[SUPPLIED INFORMATION]

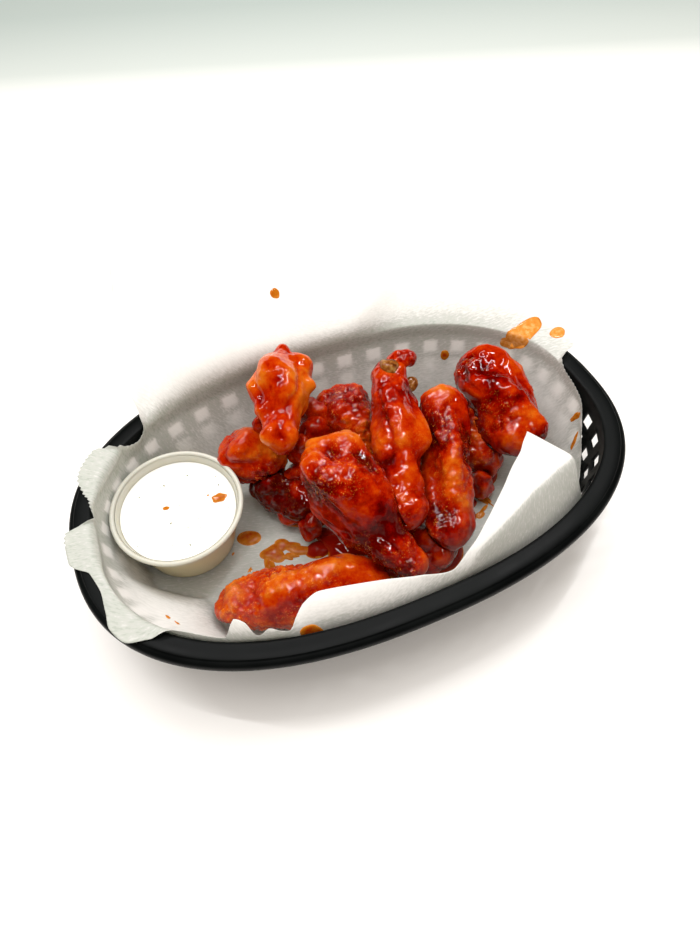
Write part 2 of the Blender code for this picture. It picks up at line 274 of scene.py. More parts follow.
room = bpy.data.worlds.new("white_room")
room.use_nodes = True
room.node_tree.nodes["Background"].inputs["Color"].default_value = linear("#FFF7EF")
room.node_tree.nodes["Background"].inputs["Strength"].default_value = 0.96
room.cycles_visibility.glossy = False
bpy.context.scene.world = room
bpy.context.scene.view_settings.view_transform = "Standard"
print("lamps:", [row[0] for row in LAMPS])

# %% [markdown]
# ## Basket
# The real one is injection-moulded polypropylene: one oval shell about 1.6 mm thick, with a flat
# rim that turns down at its edge, and three rows of small windows round the wall. It could be a
# solid with holes cut by booleans. Here the wall is a profile carried round the oval, on a grid
# whose lines fall on the windows' edges, so the windows are cells left out and walled round.

# %% The oval
RIM_HALF_LENGTH = 130.0 * MM
RIM_HALF_WIDTH = 85.6 * MM
OVAL_POWER = 2.37


def oval(angle):
    """Rim point and outward normal of |x/a|^n + |y/b|^n = 1 at an angle taken on the matching circle."""
    cosine, sine = np.cos(angle), np.sin(angle)
    reach = (abs(cosine) ** OVAL_POWER + abs(sine) ** OVAL_POWER) ** (-1 / OVAL_POWER)
    x, y = RIM_HALF_LENGTH * reach * cosine, RIM_HALF_WIDTH * reach * sine
    slope_x = np.sign(x) * abs(x / RIM_HALF_LENGTH) ** (OVAL_POWER - 1) / RIM_HALF_LENGTH
    slope_y = np.sign(y) * abs(y / RIM_HALF_WIDTH) ** (OVAL_POWER - 1) / RIM_HALF_WIDTH
    length = np.hypot(slope_x, slope_y)
    return np.stack([x, y], -1), np.stack([slope_x, slope_y], -1) / length[..., None]


FINE_ANGLES = np.linspace(0, 2 * math.pi, 2881)
rim_steps = np.linalg.norm(np.diff(oval(FINE_ANGLES)[0], axis=0), axis=1)
rim_length = np.concatenate([[0.0], np.cumsum(rim_steps)])
# The share of the way round: halfway between equal angles and equal lengths of rim
ROUND_SHARE = 0.5 * rim_length / rim_length[-1] + 0.5 * FINE_ANGLES / FINE_ANGLES[-1]
print("rim is", round(rim_length[-1] / MM), "mm round")


def rim_angle(share):
    """Angle at a share of the way round the basket."""
    return np.interp(np.mod(share, 1.0), ROUND_SHARE, FINE_ANGLES)


def rim_share(angle):
    """Share of the way round at an angle, the inverse of rim_angle."""
    return np.interp(np.mod(angle, 2 * math.pi), FINE_ANGLES, ROUND_SHARE)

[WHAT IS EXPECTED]
Would you reproduce the material above in full, exactly as given?

[THE RESULT]
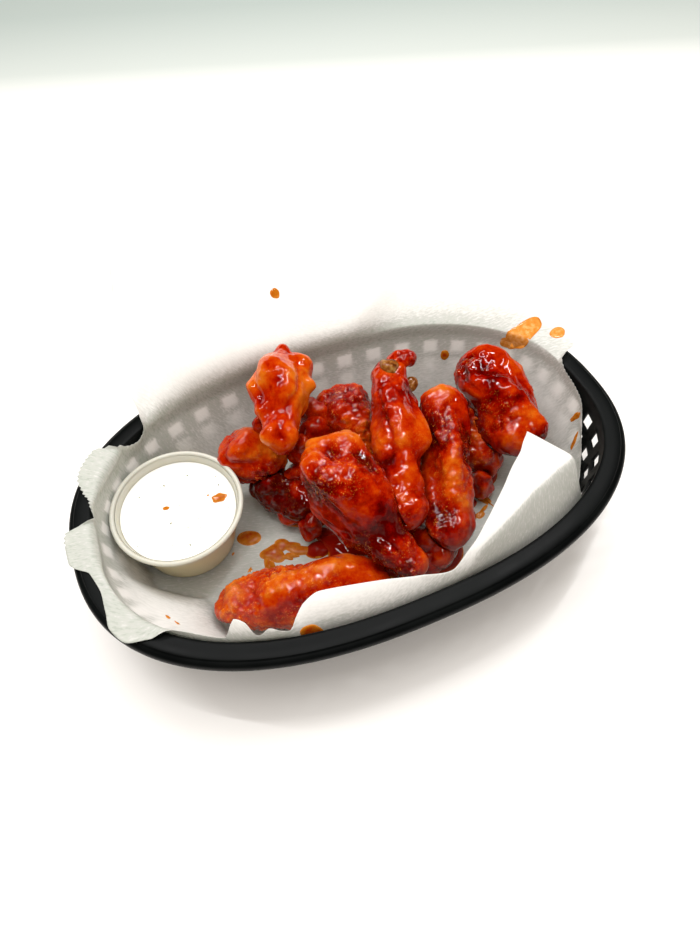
Write part 2 of the Blender code for this picture. It picks up at line 274 of scene.py. More parts follow.
room = bpy.data.worlds.new("white_room")
room.use_nodes = True
room.node_tree.nodes["Background"].inputs["Color"].default_value = linear("#FFF7EF")
room.node_tree.nodes["Background"].inputs["Strength"].default_value = 0.96
room.cycles_visibility.glossy = False
bpy.context.scene.world = room
bpy.context.scene.view_settings.view_transform = "Standard"
print("lamps:", [row[0] for row in LAMPS])

# %% [markdown]
# ## Basket
# The real one is injection-moulded polypropylene: one oval shell about 1.6 mm thick, with a flat
# rim that turns down at its edge, and three rows of small windows round the wall. It could be a
# solid with holes cut by booleans. Here the wall is a profile carried round the oval, on a grid
# whose lines fall on the windows' edges, so the windows are cells left out and walled round.

# %% The oval
RIM_HALF_LENGTH = 130.0 * MM
RIM_HALF_WIDTH = 85.6 * MM
OVAL_POWER = 2.37


def oval(angle):
    """Rim point and outward normal of |x/a|^n + |y/b|^n = 1 at an angle taken on the matching circle."""
    cosine, sine = np.cos(angle), np.sin(angle)
    reach = (abs(cosine) ** OVAL_POWER + abs(sine) ** OVAL_POWER) ** (-1 / OVAL_POWER)
    x, y = RIM_HALF_LENGTH * reach * cosine, RIM_HALF_WIDTH * reach * sine
    slope_x = np.sign(x) * abs(x / RIM_HALF_LENGTH) ** (OVAL_POWER - 1) / RIM_HALF_LENGTH
    slope_y = np.sign(y) * abs(y / RIM_HALF_WIDTH) ** (OVAL_POWER - 1) / RIM_HALF_WIDTH
    length = np.hypot(slope_x, slope_y)
    return np.stack([x, y], -1), np.stack([slope_x, slope_y], -1) / length[..., None]


FINE_ANGLES = np.linspace(0, 2 * math.pi, 2881)
rim_steps = np.linalg.norm(np.diff(oval(FINE_ANGLES)[0], axis=0), axis=1)
rim_length = np.concatenate([[0.0], np.cumsum(rim_steps)])
# The share of the way round: halfway between equal angles and equal lengths of rim
ROUND_SHARE = 0.5 * rim_length / rim_length[-1] + 0.5 * FINE_ANGLES / FINE_ANGLES[-1]
print("rim is", round(rim_length[-1] / MM), "mm round")


def rim_angle(share):
    """Angle at a share of the way round the basket."""
    return np.interp(np.mod(share, 1.0), ROUND_SHARE, FINE_ANGLES)


def rim_share(angle):
    """Share of the way round at an angle, the inverse of rim_angle."""
    return np.interp(np.mod(angle, 2 * math.pi), FINE_ANGLES, ROUND_SHARE)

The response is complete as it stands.